The Corporate Co-optation of the UN
from the Corporate Europe Observatory
Earth Island Journal, Summer 1998
The International Chamber of Commerce (ICC) represents the
largest transnational corporations on Earth, including General
Motors, Novartis, Bayer and Nestle. The ICC, which for many years
has pushed for global economic deregulation within the World Trade
Organization (WTO), the G-7 (now the G-8, with the inclusion of
Russia) and the Organization for Economic Cooperation and Development
(OECD), now has its sights set on the United Nations.
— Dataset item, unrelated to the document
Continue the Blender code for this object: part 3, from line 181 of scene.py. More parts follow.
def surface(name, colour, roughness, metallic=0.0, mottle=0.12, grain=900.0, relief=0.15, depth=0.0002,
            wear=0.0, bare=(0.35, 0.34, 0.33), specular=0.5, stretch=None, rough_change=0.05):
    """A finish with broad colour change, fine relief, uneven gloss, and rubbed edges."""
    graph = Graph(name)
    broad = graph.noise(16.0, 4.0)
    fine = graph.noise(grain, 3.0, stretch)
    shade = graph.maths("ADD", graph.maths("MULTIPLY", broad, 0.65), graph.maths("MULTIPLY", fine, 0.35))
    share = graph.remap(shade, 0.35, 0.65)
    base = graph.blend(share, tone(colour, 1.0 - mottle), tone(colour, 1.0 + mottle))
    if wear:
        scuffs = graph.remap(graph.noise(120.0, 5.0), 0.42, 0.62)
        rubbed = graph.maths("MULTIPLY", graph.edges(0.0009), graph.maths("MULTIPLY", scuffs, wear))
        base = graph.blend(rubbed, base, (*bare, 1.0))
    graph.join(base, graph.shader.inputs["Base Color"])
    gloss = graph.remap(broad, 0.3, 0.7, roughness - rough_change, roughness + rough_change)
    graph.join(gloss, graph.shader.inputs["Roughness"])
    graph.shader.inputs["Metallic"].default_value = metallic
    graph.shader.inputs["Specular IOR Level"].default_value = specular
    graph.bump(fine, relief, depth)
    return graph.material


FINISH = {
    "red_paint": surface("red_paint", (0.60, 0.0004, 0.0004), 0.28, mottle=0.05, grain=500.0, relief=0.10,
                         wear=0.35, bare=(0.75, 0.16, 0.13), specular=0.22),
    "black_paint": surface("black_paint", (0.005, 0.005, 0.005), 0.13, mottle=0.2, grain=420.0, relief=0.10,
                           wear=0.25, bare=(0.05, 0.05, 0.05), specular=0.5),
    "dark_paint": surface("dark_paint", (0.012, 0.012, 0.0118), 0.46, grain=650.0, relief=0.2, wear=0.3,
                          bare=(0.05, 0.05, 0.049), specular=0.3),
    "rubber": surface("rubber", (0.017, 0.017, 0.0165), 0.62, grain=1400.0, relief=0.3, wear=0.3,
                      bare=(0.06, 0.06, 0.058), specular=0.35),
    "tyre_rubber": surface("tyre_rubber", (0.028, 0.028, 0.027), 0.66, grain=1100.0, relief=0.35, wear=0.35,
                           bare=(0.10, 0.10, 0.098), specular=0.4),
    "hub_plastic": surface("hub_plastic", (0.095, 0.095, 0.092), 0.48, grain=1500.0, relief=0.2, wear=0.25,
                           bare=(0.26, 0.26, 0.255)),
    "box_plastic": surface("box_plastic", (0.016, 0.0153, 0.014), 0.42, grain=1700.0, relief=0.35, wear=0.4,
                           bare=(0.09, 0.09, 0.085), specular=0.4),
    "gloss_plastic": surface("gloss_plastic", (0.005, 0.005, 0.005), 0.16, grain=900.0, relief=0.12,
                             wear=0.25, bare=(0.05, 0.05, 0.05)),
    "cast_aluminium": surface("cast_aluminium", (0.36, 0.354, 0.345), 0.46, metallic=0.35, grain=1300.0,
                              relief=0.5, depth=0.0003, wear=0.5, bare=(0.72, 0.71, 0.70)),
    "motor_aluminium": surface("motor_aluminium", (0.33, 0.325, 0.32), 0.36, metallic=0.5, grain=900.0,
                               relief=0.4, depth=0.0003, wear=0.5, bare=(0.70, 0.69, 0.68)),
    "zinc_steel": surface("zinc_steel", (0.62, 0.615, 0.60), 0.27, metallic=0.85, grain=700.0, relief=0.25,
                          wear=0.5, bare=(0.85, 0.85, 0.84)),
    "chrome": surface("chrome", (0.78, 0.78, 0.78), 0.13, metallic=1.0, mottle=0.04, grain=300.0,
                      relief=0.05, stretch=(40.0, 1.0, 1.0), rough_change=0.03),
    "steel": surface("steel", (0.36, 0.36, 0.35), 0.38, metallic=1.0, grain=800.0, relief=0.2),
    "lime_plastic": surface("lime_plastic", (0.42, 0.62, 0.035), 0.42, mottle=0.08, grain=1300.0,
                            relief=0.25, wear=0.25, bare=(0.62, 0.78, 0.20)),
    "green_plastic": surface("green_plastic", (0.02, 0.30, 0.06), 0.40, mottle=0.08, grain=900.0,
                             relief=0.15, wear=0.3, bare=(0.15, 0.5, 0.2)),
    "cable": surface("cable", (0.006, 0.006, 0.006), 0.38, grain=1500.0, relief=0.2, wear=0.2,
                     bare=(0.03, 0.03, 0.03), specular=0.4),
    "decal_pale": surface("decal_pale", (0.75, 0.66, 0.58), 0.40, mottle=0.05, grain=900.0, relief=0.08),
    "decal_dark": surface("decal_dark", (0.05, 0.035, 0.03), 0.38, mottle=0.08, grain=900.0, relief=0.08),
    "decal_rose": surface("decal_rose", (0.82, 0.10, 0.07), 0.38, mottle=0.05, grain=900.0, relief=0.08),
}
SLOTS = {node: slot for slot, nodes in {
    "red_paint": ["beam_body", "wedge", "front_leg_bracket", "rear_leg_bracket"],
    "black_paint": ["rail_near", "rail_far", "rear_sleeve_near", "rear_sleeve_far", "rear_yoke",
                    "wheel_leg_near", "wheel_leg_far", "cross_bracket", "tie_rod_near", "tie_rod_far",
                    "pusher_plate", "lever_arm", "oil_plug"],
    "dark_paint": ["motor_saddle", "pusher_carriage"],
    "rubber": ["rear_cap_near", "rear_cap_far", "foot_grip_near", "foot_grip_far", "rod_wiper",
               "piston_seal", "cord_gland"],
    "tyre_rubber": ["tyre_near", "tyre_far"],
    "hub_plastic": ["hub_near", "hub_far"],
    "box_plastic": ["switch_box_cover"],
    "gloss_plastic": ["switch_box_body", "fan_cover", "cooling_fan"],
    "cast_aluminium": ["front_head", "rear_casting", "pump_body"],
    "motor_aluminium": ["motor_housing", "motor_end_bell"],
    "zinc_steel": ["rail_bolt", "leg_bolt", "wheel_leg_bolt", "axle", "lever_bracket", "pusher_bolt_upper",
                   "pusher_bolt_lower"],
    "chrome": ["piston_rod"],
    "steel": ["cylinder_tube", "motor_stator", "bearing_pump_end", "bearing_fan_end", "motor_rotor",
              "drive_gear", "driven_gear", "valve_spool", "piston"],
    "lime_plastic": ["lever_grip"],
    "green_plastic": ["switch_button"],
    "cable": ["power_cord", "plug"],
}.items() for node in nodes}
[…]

"The way the United Nations regards international business
has changed fundamentally. This shift towards a stance more favorable
to business is being nurtured from the very top," ICC Secretary
General Maria Livanos Cattaui wrote in an International Herald
Tribune column this February. Cattaui quoted UN Secretary General
Kofi Annan in saying that the time is ripe for consultation between
the UN and business.
The UN's pro-business shift was heralded by a February 9 meeting
of 25 ICC business leaders with a heavyweight UN delegation headed
by Kofi Annan. The ICC delegation included representatives of
Coca Cola, Unilever, McDonalds, Goldman Sachs and Rio Tinto Zinc.
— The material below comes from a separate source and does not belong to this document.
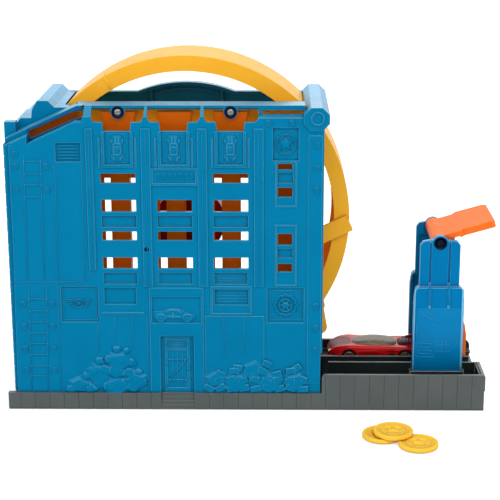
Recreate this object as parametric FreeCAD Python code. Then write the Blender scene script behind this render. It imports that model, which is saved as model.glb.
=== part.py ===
import FreeCAD, Part
import math
import os
from FreeCAD import Vector

os.makedirs("parts", exist_ok=True)

# All lengths are in millimetres. X runs to the right along the front and Z is up.
# Depths run back from the front edge of the base while the pieces are made, and
# each piece is then shifted so that the origin is the centre of the underside.

# Base: a long tray with a raised launch box on its right
base_length = 350.0
base_depth = 107.0
curb_depth = 4.0
base_wall = 2.2
deck_top = 12.7
box_left = 56.0
box_top = 27.5
box_corner = 3.0
launch_depth = 91.0
launch_left = 60.0
plank_pitch = 10.7
plank_groove = 0.8
plank_groove_depth = 0.5
tread_count = 4
rib_pitch = 58.0
rib_wall = 1.8

# Launch track: one black moulding, with a trough, a shelf and the lane
trough_floor = 3.0
liner_wall = 1.4
liner_back = 28.9
lane_run = 19.8
lane_front = 42.2
lane_width = 36.2
lane_floor = 2.0
rail_wall = 2.0
rail_top = 27.5
near_rail_room = 6.5
far_rail_room = 1.0
far_rail_round = 5.0

# Loop: a channel that opens inwards, in three segments and a flap
loop_radius = 120.3
loop_lift = 2.4
loop_side_room = 6.1
loop_front = 41.0
loop_width = 54.0
loop_floor = 1.8
flange_wall = 2.0
flange_height = 11.3
joint_left_angle = 119.0
joint_right_angle = 358.5
flap_low_angle = 284.0
flap_high_angle = 322.0
flap_end_gap = 0.6
flap_tip_clearance = 0.4
joint_gap = 0.25
loop_clearance = 0.5
saddle_spread = 28.0
saddle_length = 12.0
stay_tilt = 25.5
stay_width = 12.1
stay_length = 34.0
stay_lip = 1.5

# Building: two shells that meet at a seam
building_inset = 4.6
building_right = 56.0
building_back = 105.0
facade_front = 2.0
facade_wall = 2.6
facade_inset = 5.0
facade_taper = 2.6
shell_wall = 2.3
seam_depth = 46.0
seam_gap = 0.2
side_setback = 6.0
return_back = 38.0
column_front = 22.0
column_back = 30.0
column_top = 211.0
column_proud = 2.1

# Facade: three window bays and a narrow one
bay_pitch = 39.85
first_bay_x = -89.75
window_width = 24.8
narrow_x = 28.5
narrow_width = 10.4
bay_top = 214.4
notch_width = 18.6
notch_bottom = 208.0
right_top = 217.4
relief = 0.8
recess = 1.3
rock_height = 1.6

# Roof: slanted strip, bar, hump and corner post
slope_left_z = 199.2
slope_run = 57.4
slope_right_z = 223.2
slope_slot_inset = 16.9
slope_slot_drop = 5.8
bar_front = 12.6
bar_back = 26.7
bar_top = 224.5
bar_thickness = 2.0
bar_inset = 51.4
strip_lift = 1.8
strip_thickness = 2.0
hump_front = 29.0
hump_inset = 4.4
hump_width = 35.0
hump_top = 224.9
hump_shoulder = 207.0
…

Following the meeting, the ICC and the Secretary General issued
a joint statement declaring that "broad political and economic
changes have opened up new opportunities for dialogue and cooperation
between the United Nations and the private sector" and committing
the two entities to "forge a close global partnership to
secure greater business input into the world's economic decision-making
and boost the private sector in the least developed countries."
The industry representatives used the occasion to call for "establishing
an effective regulatory framework for globalization."
At the February consultation, the ICC and the UN's Center
for Trade and Development (UNCTAD) agreed to co-produce a series
of investment guides to provide "comparative information
on investment opportunities" in the world's 48 "least
developed" countries, 38 of which are African.
A March 1998 joint ICC/UNCTAD survey of 198 transnational
corporations (TNCs) revealed that 34 percent of European firms
and 19 percent of US and Japan-based companies plan to increase
investments in Asia. A senior UNCTAD spokesperson explained the
attraction: "the lower costs for multinationals in the most
affected countries."
Geneva Business Dialogue
The ICC's Geneva Business Dialogue (GBD), set for September
23-24, will "bring together the heads of international companies
and the leaders of international organizations so that business
experiences and expertise is channeled into the decision-making
process for the global economy," according to an ICC press
release.
The ICC boasts that the meeting "is welcomed at the highest
level of the World Trade Organization, the United Nations system
and other international bodies." GBD attendees will include
EU Commissioner Yves-Thibault de Silguy, WTO Director-General
Renato de Ruggiero, high-level officials from the World Bank and
the Industrial Standards Organization, as well as presidents,
prime ministers and other top ministers from the US, Finland,
Hungary, Thailand and Switzerland. Business will be represented
by CEOs from Unilever, ICI, Mitsubishi, Goldman Sachs, Lyonnaise
des Eaux, Norsk Hydro, Siemens, BASF, Shell and many other global
corporations. The high-level UN attendees will include UNCTAD
Secretary-General Rubens Ricu-pero and UN Under-Secretary General
Vladimir Petrovsky. Secretary-General Annan will address the GBD
via satellite.
Maucher's Ambitions
The ICC bid for a "partnership" with the UN is the
result of ICC President Helmut Maucher's concern over the growing
impact of environmental and human rights NGOs within the UN system.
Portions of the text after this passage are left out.